[cfe-dev] Lambdas and the ABI?

John McCall via cfe-dev cfe-dev at lists.llvm.org
Tue Mar 21 21:01:34 PDT 2017


> On Mar 21, 2017, at 7:24 PM, Hal Finkel <hfinkel at anl.gov> wrote:
> On 03/21/2017 03:02 PM, John McCall wrote:
>>> On Mar 21, 2017, at 9:03 AM, Hal Finkel <hfinkel at anl.gov> wrote:
>>> Hi Richard, Chandler, John, et al.,
>>> 
>>> "Quick" question: What aspects, if any, of a C++ lambda (e.g. size, layout, alignment) leak into the ABI or are (potentially) semantically visible?
>> C++ lambdas are anonymous local types that are constrained to appear in function bodies (including implicit "function" bodies, e.g. the initializers of global variables).  The main semantic rule for local types like lambdas is that they're supposed to be the "same type" in all translation units that see the same function body, meaning (among many other things) that the ABI properties of the type must be the same.  Now, most function bodies can only appear in only a single translation unit, so this rule is trivially satisfied and the compiler has total flexibility.  But the body of an inline or template function can usually appear in multiple translation units, and so the ABI has to be consistent.
>> 
>>> Context...
>>> 
>>> We're investigating late lowering/outlining schemes to improve code generation for OpenMP and other parallel programming models. One important advantage of outlining late is that the IR-level optimizer still has access to the pointer-aliasing and loop information from the containing function. There are natural benefits to C++ lambdas as well. Lambdas that are used "in place" (i.e. only have one call site) should always be inlined, so the issues don't come up there, but for lambdas that have multiple call sites, or worse, escape (via std::function or some other type-erasure mechanism), we can get suboptimal optimization results for the body of the lambda. It would seem sad to fix this for OpenMP but not for lambdas.
>>> 
>>> However, optimizing before outlining could mean changes in what variables need to be captured (not semantically, but at the IR level), and so I'd like to think through what would constrain the optimizer's freedom to act in this regard.
>> "Subfunction" representations are very useful for coroutine-esque situations where an inner function's control flow interactions with the outer function are essentially well-understood.  That is, to be useful, you really want the blocks of the inner function to fit into the CFG of the outer function at a unique and appropriate place; otherwise you're just contorting the representation of the outer function in a way that will probably massively hamper optimization.
>> 
>> I can definitely see how there might be many situations in OpenMP that have this kind of CFG knowledge.  Swift has some situations like this as well.  Unfortunately, C++ lambdas and ObjC blocks are not a case where we have this knowledge, because the closure can be passed around and invoked arbitrarily many times and at arbitrary later points, which is not something that can ever fit cleanly into the CFG; pre-emptive "outlining" is just a superior representation for such cases.
> 
> This is a very good point. We only know that the lambda will execute, and perhaps execute multiple times, after some given point. The same is true (to some extent) for some OpenMP features. For example, we can generate OpenMP tasks in a function, and we know only that they'll run sometime before the end of the containing parallel region, taskwait directive, etc. This might be outside the scope of the function.
> 
> One interesting question is: To what extent does this affect our ability use analysis (AA, SCEV, etc.) of the variables at point of capture to optimize the body of the "subfunction." The aliasing properties of pointers, for example, and the bounds of captured induction variables, should be fine. However, if there's anything that might be rendered invalid by some later change in state (e.g. a write to memory), that wouldn't be usable. We also need to make sure that pointers appropriately appear to be captured (just as they would be if we used an outlined function representation). Luckily, I suppose, we need to do that anyway.

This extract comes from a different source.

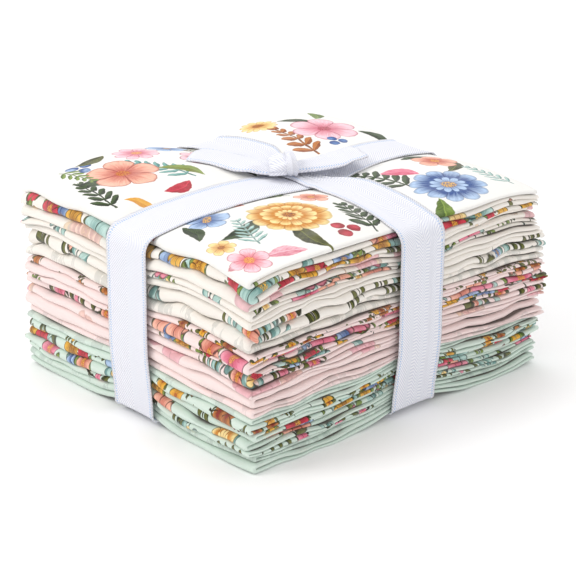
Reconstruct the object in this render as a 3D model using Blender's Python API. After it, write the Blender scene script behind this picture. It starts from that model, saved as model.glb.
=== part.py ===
"""A bundle of 21 folded fat quarters, tied both ways with a woven tape that is knotted on top.

Each fat quarter is one sheet, folded across its width and then in half, so that a smooth fold
faces -Y and the creases face +X. The tape squeezes the stack into four soft lobes.
"""

import math
from collections import namedtuple

import bmesh
import bpy
from mathutils import Matrix

MM = 0.001

# Folded size of one fat quarter, and the sheet that it is folded from
HALF_X = 101.5 * MM
HALF_Y = 114.0 * MM
SHEET = 1.05 * MM
LAYER_GAP = 0.30 * MM
PIECE_GAP = 0.35 * MM
PACK = 2 * SHEET + LAYER_GAP
SHORT_LAYER = 2.0 * MM
BEND_STEPS = 3

# The tape
TAPE_HALF_WIDTH = 17.0 * MM
TAPE_THICKNESS = 1.0 * MM
TAPE_EASE = 0.5 * MM
TAPE_CORNER_AT_FOLDS = 3.4 * MM
TAPE_CORNER_AT_EDGES = 1.0 * MM
TAPE_X = 0.0 * MM
TAPE_Y_AT_LEFT = 20.0 * MM
TAPE_Y_AT_CROSSING = 24.0 * MM
TAPE_Y_AT_RIGHT = 12.6 * MM
CROSSING_MARGIN = 2.5 * MM
CROSSING_EASE_OUT = 12.0 * MM
CROSSING_GAP = 0.35 * MM
SELVEDGE_STAND_OFF = 0.3 * MM
KNOT_GAP = 0.9 * MM

# Middle of each lobe, between the tape and the edge
LOBE_LEFT = -55.0 * MM
LOBE_RIGHT = 50.0 * MM
LOBE_FRONT = -48.0 * MM
LOBE_BACK = 68.0 * MM

# Places near the edges where a tape needs a bend of its own
SHOULDER_FRONT = -86.0 * MM
SHOULDERS_LEFT = (-85.0 * MM, -71.0 * MM)
SHOULDERS_RIGHT = (68.0 * MM, 85.0 * MM)

# How far the tape and the corners draw the edges in, in plan
WAIST = 1.6 * MM
CORNER_EASE = 1.2 * MM
SLIP_UNDER_TAPE = 0.25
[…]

Right.  I would say that there are three interesting levels of closure-capture optimization:

1. We don't know when the inner function will be called; the outer function's frame may not still be intact.  This is generally true of blocks and lambdas because they can be copied off the stack.  If the block/lambda captures a reference to something in the outer function, U.B. might let us assume that the frame still exists, but I think only if the block/lambda actually uses that captured reference.  Richard, let us know if there's some special rule that would help us here.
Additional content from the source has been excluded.